絵の輪郭や色の指定は絵師でも、彫ったり摺ったりするのは別の人物だと思うと、少し絵の見方が変わりますよね。1枚の版画を作るために、どれだけ多くの職人の手がかかったのかを想像すると、1枚に込められた江戸の文化のロマンがじんわりと心に広がっていきます。
葛飾北斎の肉筆画
葛飾北斎といえば上述した浮世絵版画のイメージが強いのですが、肉筆画も残しています。「肉筆画(にくひつが)」は「肉筆浮世絵」とも呼ばれており、いわゆる絵画のことですね。絵師が自らの筆で紙などに直接絵を描いた浮世絵のことです。なお、浮世絵とは主に江戸時代に描かれた風俗画を指します。
「おや?浮世絵って版画のことではないの?」と思われた方もいらっしゃるかもしれません。実は、正確に言うと「浮世絵≠版画」なんですよね。
「浮世絵=版画」のイメージは確かにあるのですが、正しくは浮世絵というジャンルの絵の形式の一つが版画、という関係。版画の浮世絵もあれば、肉筆の浮世絵もあります。区別したいときは、それぞれ「浮世絵版画」「肉筆浮世絵」のように呼びます。
話を展覧会に戻すと、本展では北斎や門人らによる肉筆画も展示されています。肉筆画は絵師の筆遣いがよりリアルに感じられますし、北斎たちの画力も遺憾なく発揮されているので、肉筆画は特に時間をかけて鑑賞したいところ。
特に興味深いのは、後期に展示される北斎の「蛤売り図」ではないでしょうか?
作品の上部に書かれている歌(賛)には、「しじみかと思ったらはまぐりで、まさに『ぐりはま』だ」といった内容が読まれています。
本作は現在は「はまぐりを売っている人の絵」とされていますが、以前は「しじみ売り」と考えられていたのだそうです。まさに「ぐりはま」ですよね。
ちなみに、常設展では北斎の肉筆画「朱描鍾馗図」が展示されています。朱描きの鍾馗図は疫病退散を願って描かれたそうで、コロナ禍の今こそ実物を見て祈りをささげたいところです。
芸術性高まる「読本」
江戸時代の読みもの「読本(よみほん)」をご存じでしょうか?私たちがカフェや電車で文庫本を読むのと同じように、江戸時代の人々は読本を楽しんでいました。

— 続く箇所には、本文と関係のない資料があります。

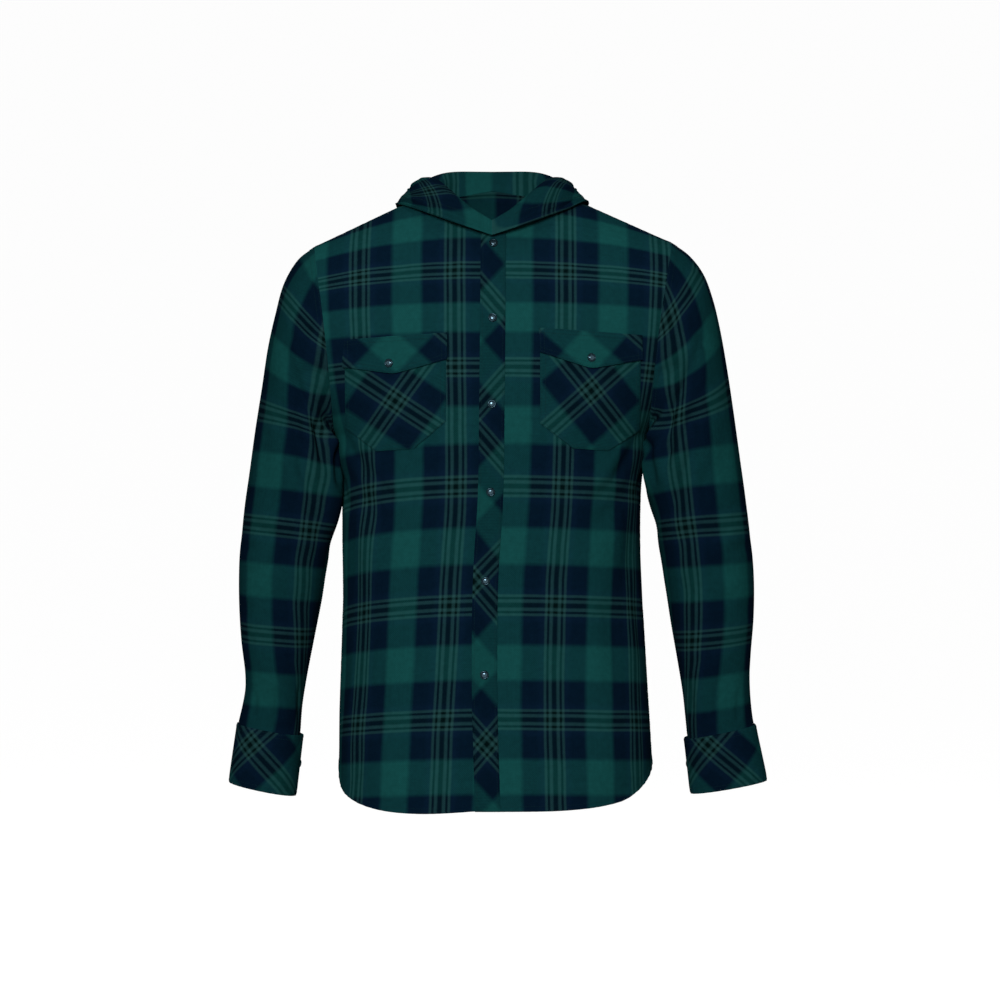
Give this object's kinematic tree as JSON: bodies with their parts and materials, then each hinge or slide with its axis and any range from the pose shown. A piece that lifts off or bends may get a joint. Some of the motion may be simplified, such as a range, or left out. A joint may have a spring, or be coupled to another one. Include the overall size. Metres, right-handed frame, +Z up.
{
  "type": "hooded shirt",
  "caption": "Long-sleeved hooded shirt in green and navy checked flannel, snap front placket, flapped chest pockets, curved hem, filled out with the hood lying back.",
  "frame": {"origin": "centre of the base of the neck, between the shoulder seams, where the wearer's neck and shoulders hold the shirt up", "axes": "+Z up, towards the head; +X towards the wearer's left; -Y towards the front"},
  "size_m": [0.679, 0.2775, 0.8244],
  "materials": {
    "flannel": "brushed green and navy check",
    "flannel_sleeve": "brushed green and navy check",
    "flannel_bias": "brushed green and navy check on the bias",
    "flannel_pocket": "brushed green and navy check on the bias",
    "flannel_hood": "brushed green and navy check",
    "pearl_snap": "dark pearl cap in a polished ring"
  },
  "bodies": {
    "root": {"front_right": "flannel", "front_left": "flannel", "back": "flannel", "sleeve_right": "flannel_sleeve", "sleeve_left": "flannel_sleeve", "cuff_right": "flannel_bias", "cuff_left": "flannel_bias", "placket": "flannel_bias", "pocket_right": "flannel_pocket", "pocket_left": "flannel_pocket", "flap_right": "flannel_pocket", "flap_left": "flannel_pocket", "hood_right": "flannel_hood", "hood_left": "flannel_hood", "snap_front_1": "pearl_snap", "snap_front_2": "pearl_snap", "snap_front_3": "pearl_snap", "snap_front_4": "pearl_snap", "snap_front_5": "pearl_snap", "snap_front_6": "pearl_snap", "snap_pocket_right": "pearl_snap", "snap_pocket_left": "pearl_snap", "snap_cuff_right": "pearl_snap", "snap_cuff_left": "pearl_snap"}
  },
  "joints": []
}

文章中心の本だったので「読本」と呼ばれていたのですが、徐々に挿絵や口絵も重要になっていきました。葛飾北斎や門人たちは読本の挿絵も手掛けており、その芸術性に貢献しました。
本展では読本もたくさん展示されているので、江戸時代の人々がどんな風に楽しんでいたのか想像しながら鑑賞してはいかがでしょうか。例えば、葛飾北岱『十嘉栄利花』を見てみましょう。
北岱は北斎の門人の一人で、この読本は山賊に家族を殺された志津子が復讐する物語です。この見開きの場面は、志津子が山賊への復讐心を募らせる場面と考えられ、画面の半分を女性の顔で占める強烈な挿絵となっています。
パッとページをめくってこの顔が出てきたら、トラウマで寝られなくなりそう…。物語をドラマチックにする、挿絵の効果が見て取れますよね。
他にも、曲亭馬琴の『南総里見八犬伝』の展示が興味深かったです。北斎の弟子や孫弟子である柳川重信、二代柳川重信らが挿絵を努めたのですが、本の量が膨大で…!一部は閉じた状態で積んで展示されており、里見八犬伝の大作っぷりに驚きました。表紙に犬が描かれているのが可愛かったです。
【まとめ】厳選された作品から北斎と門人たちの画業を学ぼう
『新収蔵品展 ― 学芸員が選んだおすすめ50 ―』について紹介してきました。ポイントをおさらいしておきましょう。
- 「富嶽三十六景」の三役を見られる機会
- 肉筆画には絵師の力量が直接あらわれる
- 北斎と門人たちは読本に芸術的な挿絵を描いた
2016年の開館以降に収蔵した作品を見られる展覧会で、初めて公開されるものも多数あります。お伝えしたポイントを軸に、展覧会を隅々まで堪能していただければと思います。